O profissional poderá ter um papel fundamental na gestão da má notícia e, para tal, deverá entregar-se à família sem reservas. A título de exemplo: deverá receber a família num local reservado, mantendo-se ao nível desta (sentados, olhos nos olhos, adaptar a linguagem, tocar sem medos) e comunicar a notícia evitando (a) mentir sobre a morte (quanto mais tempo demorar a comunicar, maior a tensão interna da família e a do profissional que comunica); (b) criticar o comportamento demonstrado pela família após a notícia (crê-se que quando a família demonstra apatia/não chorar após a notícia, despoleta no profissional a tendência para criticar "Se não chora é porque não gostava do falecido"). Mesmo que o profissional não verbalize, todo o seu corpo (postura e gestos faciais) pode transmitir essas mensagens de crítica; ou se a família entra em choque e chora, o profissional pode assumir uma postura paternalista ou moralista "Não chore, ele/a não ia gostar de o ver assim"), entre outras.

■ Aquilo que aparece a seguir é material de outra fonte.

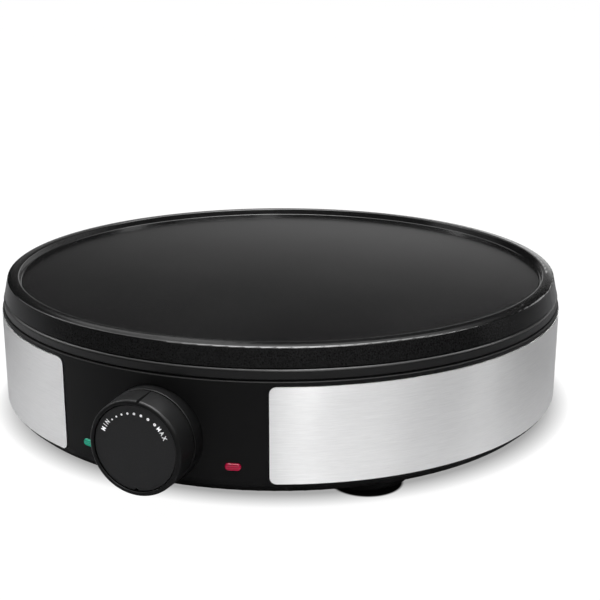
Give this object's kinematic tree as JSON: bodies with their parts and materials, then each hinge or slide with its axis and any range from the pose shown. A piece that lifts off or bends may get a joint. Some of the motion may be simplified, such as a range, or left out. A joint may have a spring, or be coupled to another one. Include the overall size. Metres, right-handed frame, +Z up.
{
  "type": "electric crepe maker",
  "caption": "Round electric crepe maker: a flat rimmed non-stick plate on a low black housing with brushed steel side panels, a turning heat dial and pilot lights.",
  "frame": {"origin": "on the surface that the feet stand on, under the middle of the whole object, dial and cord gland included; the round body is centred 7.9 mm behind it", "axes": "+Z up, -Y towards the dial and whoever cooks, +X to the right of someone who faces the dial"},
  "size_m": [0.325, 0.3482, 0.0859],
  "materials": {
    "ceramic_bead": "fired ceramic, unglazed",
    "copper_tube": "bare copper",
    "dial_plastic": "satin",
    "disc_plastic": "satin, printed",
    "foot_rubber": "matt",
    "fuse_metal": "plain can",
    "gland_plastic": "black nylon",
    "heater_sheath": "heat-tinted sheath",
    "holder_plastic": "natural nylon",
    "housing_plastic": "black moulding, fine texture",
    "lamp_glass": "clear",
    "lens_green": "clear tinted, glossy",
    "lens_red": "clear tinted, glossy",
    "plate_coating": "cast aluminium with a dark satin non-stick coating",
    "reflector_sheet": "bright sheet",
    "screw_steel": "zinc plated",
    "shaft_steel": "turned",
    "spring_steel": "bright strip",
    "steel_panel": "brushed along the panel",
    "terminal_brass": "bare brass",
    "terminal_plastic": "natural nylon",
    "thermostat_phenolic": "brown phenolic moulding",
    "trim_ring": "heat-proof moulding, fine texture",
    "wire_blue": "silicone sleeve",
    "wire_brown": "silicone sleeve",
    "wire_green": "silicone sleeve"
  },
  "bodies": {
    "base": {"base_cover": "housing_plastic", "capillary_tube": "copper_tube", "case_screws": "screw_steel", "cooking_plate": "plate_coating", "cord_clamp": "gland_plastic", "cord_clamp_screws": "screw_steel", "cord_gland": "gland_plastic", "dial_collar": "dial_plastic", "dial_scale_disc": "disc_plastic", "earth_screw": "terminal_brass", "earth_tag": "terminal_brass", "foot_front_left": "foot_rubber", "foot_front_right": "foot_rubber", "foot_rear_left": "foot_rubber", "foot_rear_right": "foot_rubber", "foot_screws": "screw_steel", "fuse_strap": "spring_steel", "heat_reflector": "reflector_sheet", "heater_insulators": "ceramic_bead", "heater_pins": "shaft_steel", "heating_element": "heater_sheath", "housing": "housing_plastic", "lamp_holder_green": "holder_plastic", "lamp_holder_red": "holder_plastic", "lens_green": "lens_green", "lens_red": "lens_red", "neon_lamp_green": "lamp_glass", "neon_lamp_red": "lamp_glass", "plate_screws": "screw_steel", "plate_spacers": "ceramic_bead", "plate_trim_ring": "trim_ring", "sensor_bulb": "copper_tube", "sensor_strap": "spring_steel", "steel_panel_left": "steel_panel", "steel_panel_right": "steel_panel", "strap_screws": "screw_steel", "terminal_block": "terminal_plastic", "terminal_block_screws": "terminal_brass", "thermal_fuse": "fuse_metal", "thermostat_body": "thermostat_phenolic", "thermostat_plate": "spring_steel", "thermostat_screws": "screw_steel", "thermostat_tabs": "terminal_brass", "wire_earth": "wire_green", "wire_fuse": "wire_brown", "wire_live": "wire_brown", "wire_neutral": "wire_blue", "wire_switched": "wire_brown"},
    "dial": {"dial_grip_ring": "dial_plastic", "dial_spring_clip": "spring_steel", "thermostat_shaft": "shaft_steel"}
  },
  "joints": [
    {"name": "dial_turn", "type": "hinge", "parent": "base", "child": "dial", "pos_m": [0, -0.16, 0.03845], "axis": [0, 1, 0], "range_deg": [-63, 51]}
  ]
}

Pretende-se que comuniquemos a notícia com todo o humanismo e dignidade. Nesta perspectiva temos que aceitar as reações da família evitando julgamentos que surgem naturalmente por causa das expetativas que levamos ("Eles vão passar-se..." ou "Nem vão ligar nenhuma, pois raramente visitavam o falecido...").

Não há pois uma "embalagem" de como comunicar a notícia da morte, pois cada pessoa sofre à sua maneira e o luto é um processo individual e exclusivo (embora influenciado pelos valores e cultura onde nos desenvolvemos). Mas também não existe outra forma de dizer "Lamento informá-lo/a do falecimento de X", portanto devemos, após a notícia, estar ao lado da família sem desistir dela, porque o sofrimento da família projeta no profissional reações que, muitas das vezes, são contrárias à atitude profissional exigida ("Quem está de luto é a família... não podemos chorar."), devemos estar atentos às dificuldades expressas e dúvidas sobre o que fazer. Existem um conjunto de técnicas que exploramos ao longo do workshop e um conjunto de "dicas" sobre o comportamento verbal e não-verbal do profissional, mas continuam a ser "embalagens"…

Comunicar significa relacionarmo-nos, empatizarmo-nos, disponibilizarmo-nos!

As más mensagens que enviamos num momento tão único e difícil podem exprimir-se através deste testemunho de um jovem de 17 anos que está a morrer:

"Os meus amigos já não me veem visitar. A minha família quer acreditar que vou sobreviver. Vou morrer sozinho!"